The Luxcullence Polunin Emerging Markets Technology fund has been the top performing technology fund since news of Facebook’s privacy data breach scandal broke. The fund has returned 2.35% for the month of March, up 5.75% from its return in February.
The Luxembourg-domiciled fund has its highest weightings in China, Taiwan, South Korea, and India companies. Its highest sector weightings were towards information technology and financials.
Fideuram New Economy Cap fund was the other top performer with a 1.34% return but it did not provide FE Analytics with any information on its weighting breakdown.
The GAM Star Technology fund was the third-best performing fund in March at -0.27%, while FundPartner Solutions’ Protea Swiftsure Technology fund delivered -1.04%.
Returns by the bottom funds for March ranged from -7.47% to -6.82% for a month in which all of the funds were down at least 8% from February level when most had positive returns.
Technology has been a popular overweight in Global Emerging Market funds, where it is already the largest sector weight in the MSCI Emerging Markets index.
Carmignac Portfolio Emergents, Pictet Emerging Market Sustainable Equities and Baring Global Emerging Markets are the GEM funds with the largest allocations to tech in the Investment Association sector. In total, 39 out of 99 funds hold more than the MSCI Emerging Market index’s 27.8% allocation to the tech sector.
The €226.35m Carmignac fund has its largest allocation to Argentine e-commerce company Mercadolibre, with a 6.1% allocation. Internet conglomerate Tencent, Taiwan Semiconductor and Chinese online retailer 58.com are also top-five holdings.
Sentiment swings
Technology funds’ poor returns should not be surprising as investment strategists have been weighing up whether to reduce allocations to so-called Faang companies and global tech stocks of late, on concerns increasing regulation could hit earnings potential.
Bank of America Merrill Lynch’s (BoAML’s) latest investment strategy report listed a string of reasons to reduce tech allocations, including: excess returns and fancy valuations, bubbly prices, fat market caps, earnings pride, politics, wage disruption, tech being a cash-rich, tax-lite sector, tech being the most lightly regulated sector, and waves of regulation leading to investment underperformance.
Blackrock’s global chief investment strategist, Richard Turnill, agreed and said: “Worries that trade tensions and regulatory scrutiny could dent profitability have shaken confidence. We believe recent weakness reflects rising risks but is not a tech wreck in the making”.
“Enthusiasm for the sector is now facing a test. Trade tensions between the US and China centre on key issues for the tech sector: intellectual property, technology transfers, market access, and investment restrictions,” he said.
“A series of unrelated, high-profile scandals from data breaches to self-driving car accidents has raised the spectre of more stringent regulatory scrutiny.”
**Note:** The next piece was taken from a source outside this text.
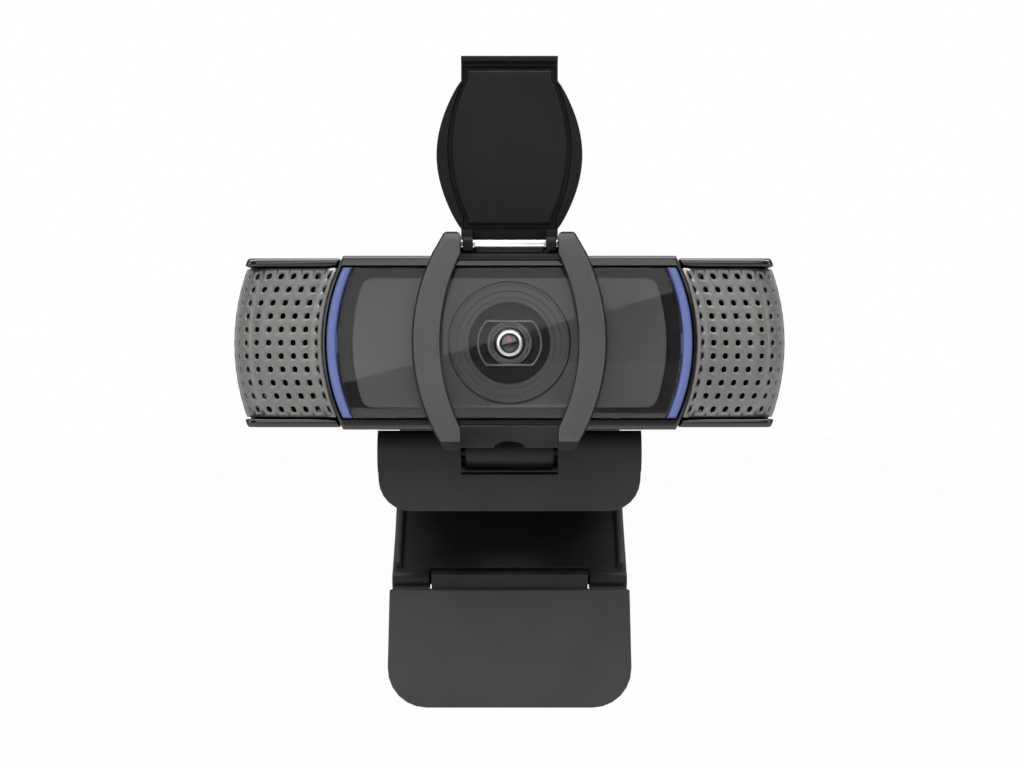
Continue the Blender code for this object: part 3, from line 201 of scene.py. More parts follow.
def drift_group() -> bpy.types.NodeTree:
    """Make the slow drift between two tones of one paint or plastic.

    Returns:
        The group, with a Colour output.
    """
    tree = new_group("tone_drift",
                     [("Place", "Vector", 0.0), ("Scale", "Float", 60.0),
                      ("Tone", "Color", 0.0), ("Second tone", "Color", 0.0)],
                     [("Colour", "Color")])
    given, out = tree.nodes["In"], tree.nodes["Out"]
    cloud = tree.nodes.new("ShaderNodeTexNoise")
    cloud.inputs["Detail"].default_value = 4.0
    share, first, second, mixed = colour_mix(tree)
    link = tree.links.new
    link(given.outputs["Place"], cloud.inputs["Vector"])
    link(given.outputs["Scale"], cloud.inputs["Scale"])
    link(ramp(tree, cloud.outputs["Fac"], 0.35, 0.65), share)
    link(given.outputs["Tone"], first)
    link(given.outputs["Second tone"], second)
    link(mixed, out.inputs["Colour"])
    return tree


def handling_group() -> bpy.types.NodeTree:
    """Make the faint smears and dust that handling leaves on a surface.

    Returns:
        The group, with Roughness and Dust outputs.
    """
    tree = new_group("handling_marks",
                     [("Place", "Vector", 0.0), ("Clean", "Float", 0.2),
                      ("Smeared", "Float", 0.4)],
                     [("Roughness", "Float"), ("Dust", "Float")])
    given, out = tree.nodes["In"], tree.nodes["Out"]
    link = tree.links.new
    smear = tree.nodes.new("ShaderNodeTexNoise")
    smear.inputs["Scale"].default_value = 140.0
    smear.inputs["Detail"].default_value = 5.0
    smear.inputs["Distortion"].default_value = 0.8
    specks = tree.nodes.new("ShaderNodeTexVoronoi")
    specks.inputs["Scale"].default_value = 900.0
    for node in (smear, specks):
        link(given.outputs["Place"], node.inputs["Vector"])
    level = tree.nodes.new("ShaderNodeMix")
    link(ramp(tree, smear.outputs["Fac"], 0.4, 0.7), level.inputs["Factor"])
    link(given.outputs["Clean"], level.inputs["A"])
    link(given.outputs["Smeared"], level.inputs["B"])
    link(level.outputs["Result"], out.inputs["Roughness"])
    link(ramp(tree, specks.outputs["Distance"], 0.04, 0.1, 1.0, 0.0),
         out.inputs["Dust"])
    return tree


GRAIN = grain_group()
DRIFT = drift_group()
HANDLING = handling_group()


def place_group(tree: bpy.types.NodeTree, group: bpy.types.NodeTree,
                place: bpy.types.NodeSocket,
                **values: float | Colour) -> bpy.types.Node:
    """Put a shared group into a material.

    Args:
        tree: The material's node tree.
        group: The shared group.
        place: The coordinate that the group reads.
        values: The group's own values, with "_" for a space in a name.

    Returns:
        The group's node.
    """
    node = tree.nodes.new("ShaderNodeGroup")
    node.node_tree = group
    tree.links.new(place, node.inputs["Place"])
    for label, value in values.items():
        socket = node.inputs[label.replace("_", " ")]
        socket.default_value = (*value, 1.0) if isinstance(value, tuple) else value
    return node


def start_material(name: str) -> tuple[bpy.types.Material, bpy.types.NodeTree,
                                       bpy.types.Node, bpy.types.NodeSocket]:
    """Start a material with its Principled shader and Object coordinates.

    Args:
        name: The material's name.

    Returns:
        The material, its node tree, its shader and the coordinate socket.
    """
    paint = bpy.data.materials.new(name)
    paint.use_nodes = True
    tree = paint.node_tree
    place = tree.nodes.new("ShaderNodeTexCoord").outputs["Object"]
    return paint, tree, tree.nodes["Principled BSDF"], place


@dataclass(frozen=True)
class Finish:
    """A solid finish: plastic, paint, rubber or metal with grain and drift."""

    name: str
    slot: Slot
    tone: Colour
    second_tone: Colour
    clean: float = 0.3
    smeared: float = 0.4
    grain_scale: float = 2500.0
    grain_depth: float = 0.00002
    waviness: float = 0.2
    drift_scale: float = 60.0
    metallic: float = 0.0
    coat: float = 0.0
    specular: float = 0.5

    def build(self) -> bpy.types.Material:
        """Make the material.

        Returns:
            The new material, on Object coordinates.
        """
        paint, tree, shader, place = start_material(self.name)
        drift = place_group(tree, DRIFT, place, Scale=self.drift_scale,
                            Tone=self.tone, Second_tone=self.second_tone)
        marks = place_group(tree, HANDLING, place, Clean=self.clean,
                            Smeared=self.smeared)
        grain = place_group(tree, GRAIN, place, Scale=self.grain_scale,
                            Waviness=self.waviness)
        bump = tree.nodes.new("ShaderNodeBump")
        bump.inputs["Strength"].default_value = 0.6
        bump.inputs["Distance"].default_value = self.grain_depth
        link = tree.links.new
        link(drift.outputs["Colour"], shader.inputs["Base Color"])
        link(marks.outputs["Roughness"], shader.inputs["Roughness"])
        link(grain.outputs["Height"], bump.inputs["Height"])
        link(bump.outputs["Normal"], shader.inputs["Normal"])
        shader.inputs["Metallic"].default_value = self.metallic
        shader.inputs["Coat Weight"].default_value = self.coat
        shader.inputs["Coat Roughness"].default_value = 0.05
        shader.inputs["Specular IOR Level"].default_value = self.specular
        self.add_detail(tree, shader, place)
        return paint

    def add_detail(self, tree: bpy.types.NodeTree, shader: bpy.types.Node,
                   place: bpy.types.NodeSocket) -> None:
        """Add what only one kind of finish has; a plain one adds nothing."""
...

Portfolio Adviser reported on Wednesday Rathbones has removed their entire Facebook holdings in its Global Opportunities fund.
In the long term
Turnill did note that that strong fundamentals still underpinned his firm’s preference for the tech sector.
Looking at FE Analytics data, the top fund for the three years to 31 March 2018 was Polar Capital’s Global Technology fund that returned 57.4%. It was also the top fund for past five years at 161%.
The fund’s top holdings come from Microsoft, Apple, Facebook, and Alphabet, and 67.7% of its holdings came from North American stocks.
UBS’ Equity Global Multi Tech fund followed at 49.82% for the three years to 31 March 2018, Fidelity Global Technology and Blackrock Global Funds World Technology A2 fund both at 49.56%, and Janus Henderson Global Technology A Accumulation at 46.86%.
All of these funds had their highest weightings towards North American tech stocks.
The funds analysed were found using FE Analytics FCA Recognised and Offshore Mutual universes that were domiciled in either Luxembourg or Ireland.